Yes, obviously a little too early for us to guide for Terex overall. But generally speaking, it's safe to assume that we think that Terex will be up next year just by the nature of the ESG integration. But ESG as a business will be up, utilities will be up, and then aerials and MP are expected to be down. And I would just -- in all those cases, we're hovering around the high-single-digits, either down or up for all of those four businesses.

Steve Barger

Analyst

That's good help. Thank you. And just going back to the more legacy product lines, what's going on with customer positioning for orders on the books relative to conditions on the ground? Is anyone trying to delay deliveries or even take things sooner?

Simon Meester

Management

So different -- different answer for different businesses. In MP, it's mostly rate anxiety and customer, the utilization of the equipment is still high, just rental conversions that are being delayed by end users. And then typically, our dealers only place a new order on the factory if a rented unit is converted into a purchased unit. So we expect that rate anxiety to eventually disappear and then normal activity to -- booking activity to pick up. On the AWP side, it's really an adjustment that we've seen. All of our customers, especially our larger customers are reporting strong tailwinds from the mega projects, and then the smaller customers are perhaps more dependent on the local projects. So not really anyone asking to pull anything in or mostly just rephasing towards what their fleets need. It's mostly about turning over the fleet.

Steve Barger

Analyst

Yes. Understood. All right. Thank you.

Simon Meester

Management

Yes.
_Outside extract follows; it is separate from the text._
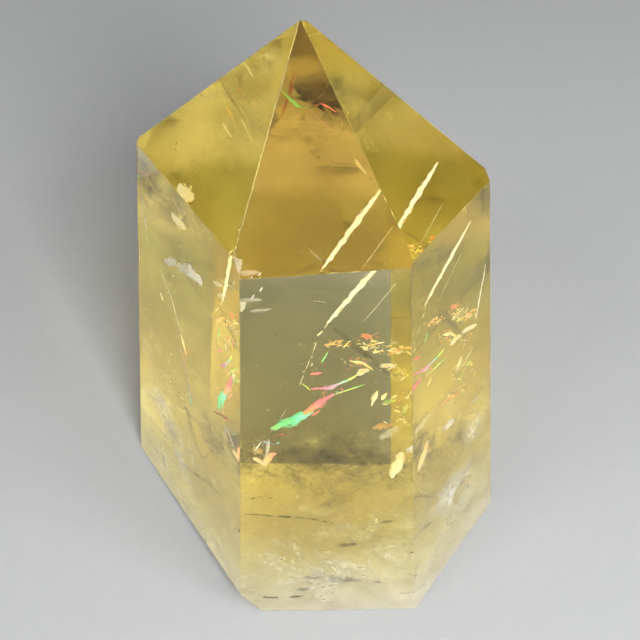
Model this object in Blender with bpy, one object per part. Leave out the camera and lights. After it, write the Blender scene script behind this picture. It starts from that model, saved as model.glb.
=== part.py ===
"""Citrine crystal point.

One yellow quartz crystal, ground and polished all over: a six-sided prism that
narrows a little towards the top, a pointed end with six facets, and a flat sawn
base that it stands on. It is made here the way a lapidary makes it: a rough
block is ground back to one plane after another, and then every sharp edge is
eased with a polishing radius.

Metres, +Z up. The front facet of the prism faces -Y and the base stands on
z = 0. The origin is the middle of the crystal's bounding box, at its base.
"""

from math import cos, radians, sin

import bmesh
import bpy
from mathutils import Matrix, Vector

NODE_NAME = "crystal_point"
MM = 0.001

# The finished crystal.
HEIGHT = 75.2 * MM           # base to the blunted tip
EDGE_RADIUS = 0.15 * MM      # how far the polishing wheel eased each edge
EDGE_STEPS = 2               # flat steps that make up that radius

# The rough block that everything is ground from.
ROUGH_WIDTH = 90.0 * MM
ROUGH_HEIGHT = 90.0 * MM

# A facet's facing is the compass direction of its outward normal, in degrees
# from the front (-Y), positive towards the right (+X). Its lean is how far that
# normal points above the horizontal, in degrees.

# Prism: facing, lean, and distance from the axis to the facet at the base.
PRISM_FACETS = {
    "front": (0.0, 4.4, 23.3 * MM),
    "front_right": (56.6, 4.2, 23.9 * MM),
    "back_right": (116.4, 3.0, 19.85 * MM),
    "back": (177.4, 4.3, 22.65 * MM),
    "back_left": (-122.4, 4.2, 24.0 * MM),
    "front_left": (-62.0, 4.3, 19.4 * MM),
}

# Pointed end: facing, lean, and height at which the facet's plane meets the axis.
TIP_FACETS = {
    "front": (-3.4, 42.9, 75.9 * MM),
    "front_right": (59.0, 46.1, 75.45 * MM),
    "back_right": (122.0, 40.6, 75.3 * MM),
    "back": (177.7, 44.65, 74.75 * MM),
    "back_left": (-127.0, 44.4, 75.2 * MM),
    "front_left": (-64.8, 36.9, 76.05 * MM),
}

# A low bevel under the front left side, where the saw cut broke away. It starts
# from nothing at the left corner and is tallest at the front corner.
BASE_BEVEL_FACING = -57.8
BASE_BEVEL_LEAN = -32.3
BASE_BEVEL_REACH = 15.35 * MM   # straight distance from the origin to the plane

# Citrine: clear yellow quartz.
CITRINE_COLOUR = (0.86, 0.66, 0.24, 1.0)
CITRINE_ROUGHNESS = 0.05
QUARTZ_IOR = 1.55

# Points closer to a cutting plane than this count as lying on it.
ON_PLANE = 1.0e-7

# Where three eased edges meet, corners closer together than this become one.
SMALLEST_EDGE = 0.02 * MM


def clear_scene():
    """Remove whatever objects the file opened with."""
    for item in list(bpy.data.objects):
        bpy.data.objects.remove(item, do_unlink=True)


def facet_normal(facing, lean):
    """The outward normal of a facet with this facing and lean, in degrees."""
    turn = radians(facing)
    rise = radians(lean)
    return Vector((sin(turn) * cos(rise), -cos(turn) * cos(rise), sin(rise)))


def rough_block():
    """A box of rough quartz, standing on z = 0."""
    stone = bmesh.new()
    bmesh.ops.create_cube(stone, size=1.0)
    size = Matrix.Diagonal((ROUGH_WIDTH, ROUGH_WIDTH, ROUGH_HEIGHT, 1.0))
    lift = Matrix.Translation((0.0, 0.0, ROUGH_HEIGHT / 2))
    bmesh.ops.transform(stone, matrix=lift @ size, verts=stone.verts)
    return stone


def grind(stone, point, normal):
    """Take away everything outside a plane, and close the cut with a facet."""
    cut = bmesh.ops.bisect_plane(
        stone,
        geom=stone.verts[:] + stone.edges[:] + stone.faces[:],
        dist=ON_PLANE,
        plane_co=point,
        plane_no=normal,
        clear_outer=True,
    )
    rim = [item for item in cut["geom_cut"] if isinstance(item, bmesh.types.BMEdge)]
    if rim:
        bmesh.ops.holes_fill(stone, edges=rim, sides=0)


def grind_prism(stone):
    """Grind the six sides."""
    for facing, lean, reach in PRISM_FACETS.values():
        outward = facet_normal(facing, 0.0)
        grind(stone, outward * reach, facet_normal(facing, lean))


def grind_tip(stone):
    """Grind the six facets of the point, and blunt its very end."""
    for facing, lean, peak in TIP_FACETS.values():
        grind(stone, Vector((0.0, 0.0, peak)), facet_normal(facing, lean))
    grind(stone, Vector((0.0, 0.0, HEIGHT)), Vector((0.0, 0.0, 1.0)))


def grind_base_bevel(stone):
    """Grind the low bevel under the front left side."""
    normal = facet_normal(BASE_BEVEL_FACING, BASE_BEVEL_LEAN)
    grind(stone, normal * BASE_BEVEL_REACH, normal)


def edge_planes(stone):
    """The planes that touch a round bar of EDGE_RADIUS laid inside each edge."""
    stone.normal_update()
    planes = []
    for edge in stone.edges:
        first, second = (face.normal.copy() for face in edge.link_faces)
        inset = EDGE_RADIUS / (1.0 + first.dot(second))
        bar = edge.verts[0].co - (first + second) * inset
        for step in range(1, EDGE_STEPS + 1):
            normal = first.slerp(second, step / (EDGE_STEPS + 1))
            planes.append((bar + normal * EDGE_RADIUS, normal))
    return planes


def ease_edges(stone):
    """Polish every edge back to a small radius."""
    for point, normal in edge_planes(stone):
        grind(stone, point, normal)
    bmesh.ops.remove_doubles(stone, verts=stone.verts, dist=SMALLEST_EDGE)


def centre_on_origin(stone):
    """Put the middle of the bounding box over the origin, standing on z = 0."""
    xs = [vert.co.x for vert in stone.verts]
    ys = [vert.co.y for vert in stone.verts]
    zs = [vert.co.z for vert in stone.verts]
    middle = Vector(((min(xs) + max(xs)) / 2, (min(ys) + max(ys)) / 2, min(zs)))
    bmesh.ops.translate(stone, vec=-middle, verts=stone.verts)


def citrine():
    """Clear yellow quartz."""
    material = bpy.data.materials.new("citrine")
    material.use_nodes = True
    shader = material.node_tree.nodes["Principled BSDF"]
    shader.inputs["Base Color"].default_value = CITRINE_COLOUR
    shader.inputs["Roughness"].default_value = CITRINE_ROUGHNESS
    shader.inputs["Metallic"].default_value = 0.0
    shader.inputs["IOR"].default_value = QUARTZ_IOR
    shader.inputs["Transmission Weight"].default_value = 1.0
    material.diffuse_color = CITRINE_COLOUR
    return material


def crystal_point(collection):
    """The whole crystal, as one solid."""
    stone = rough_block()
    grind_prism(stone)
    grind_tip(stone)
    grind_base_bevel(stone)
    ease_edges(stone)
    centre_on_origin(stone)
    bmesh.ops.recalc_face_normals(stone, faces=stone.faces)

    mesh = bpy.data.meshes.new(NODE_NAME)
    stone.to_mesh(mesh)
    stone.free()
    mesh.materials.append(citrine())
    crystal = bpy.data.objects.new(NODE_NAME, mesh)
    collection.objects.link(crystal)
    return crystal


def main():
    clear_scene()
    collection = bpy.data.collections.new("citrine_crystal_point")
    bpy.context.scene.collection.children.link(collection)
    crystal_point(collection)


main()
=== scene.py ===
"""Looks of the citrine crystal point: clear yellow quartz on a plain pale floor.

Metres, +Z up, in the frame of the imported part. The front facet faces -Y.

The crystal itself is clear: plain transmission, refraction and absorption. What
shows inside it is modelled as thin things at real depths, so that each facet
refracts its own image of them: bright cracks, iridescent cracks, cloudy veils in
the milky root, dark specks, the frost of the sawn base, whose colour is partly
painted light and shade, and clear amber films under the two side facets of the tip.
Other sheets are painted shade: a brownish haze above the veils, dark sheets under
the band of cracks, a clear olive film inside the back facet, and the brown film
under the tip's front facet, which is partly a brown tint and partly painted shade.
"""

import random
from math import cos, pi, radians, sin

import bmesh
import bpy
from mathutils import Matrix, Vector, noise


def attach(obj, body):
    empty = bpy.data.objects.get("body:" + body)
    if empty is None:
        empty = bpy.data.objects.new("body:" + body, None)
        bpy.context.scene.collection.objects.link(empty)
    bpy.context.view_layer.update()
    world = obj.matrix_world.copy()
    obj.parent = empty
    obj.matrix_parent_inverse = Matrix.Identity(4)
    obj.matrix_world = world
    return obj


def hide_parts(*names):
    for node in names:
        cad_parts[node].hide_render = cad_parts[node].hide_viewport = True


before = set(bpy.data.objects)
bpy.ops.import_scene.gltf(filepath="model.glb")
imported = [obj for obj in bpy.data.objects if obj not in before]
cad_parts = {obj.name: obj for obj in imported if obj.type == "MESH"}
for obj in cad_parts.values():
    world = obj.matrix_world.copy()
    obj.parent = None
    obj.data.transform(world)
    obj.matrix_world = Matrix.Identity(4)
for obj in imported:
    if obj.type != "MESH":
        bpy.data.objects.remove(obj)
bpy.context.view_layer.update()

MM = 0.001

# The camera of the photograph.
CAMERA_AT = Vector((1.37, -133.45, 159.13)) * MM
CAMERA_DOWN = 43.965          # degrees below the horizontal
CAMERA_ROLL = -0.81           # degrees
CAMERA_LENS = 81.34           # mm
SENSOR_WIDTH = 36.0           # mm

# Citrine.
QUARTZ_IOR = 1.55
CITRINE_DENSITY = 30.0
CITRINE_TAKES = (1.5, 3.6, 18.0)    # red, green and blue absorbed per metre
SMALLEST_FACET = 15 * MM * MM       # anything smaller belongs to an eased edge
EASED = 0.06 * MM                   # how far the front edges are eased
SKIN = 0.3 * MM                     # inner pieces stay this far inside the crystal
FILM_DEPTH = 0.2 * MM               # the colour zones lie this far under their facets
FROST_DEPTH = 0.03 * MM             # the frost lies this far above the sawn face
WISP_HEIGHT = 0.35                  # mm; the wisps lie this high above the sawn face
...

Thank you.

Operator

Operator

There are no more questions. I will now turn the conference back over to Simon Meester for closing remarks.

Simon Meester

Management

All right. Thank you, Operator. If you have any additional questions, please follow-up with Julie or Derek. And thank you for your interest in Terex. And with that operator, please disconnect the call.

Operator

Operator

Ladies and gentlemen, that concludes today's call. Thank you all for joining. You may now disconnect.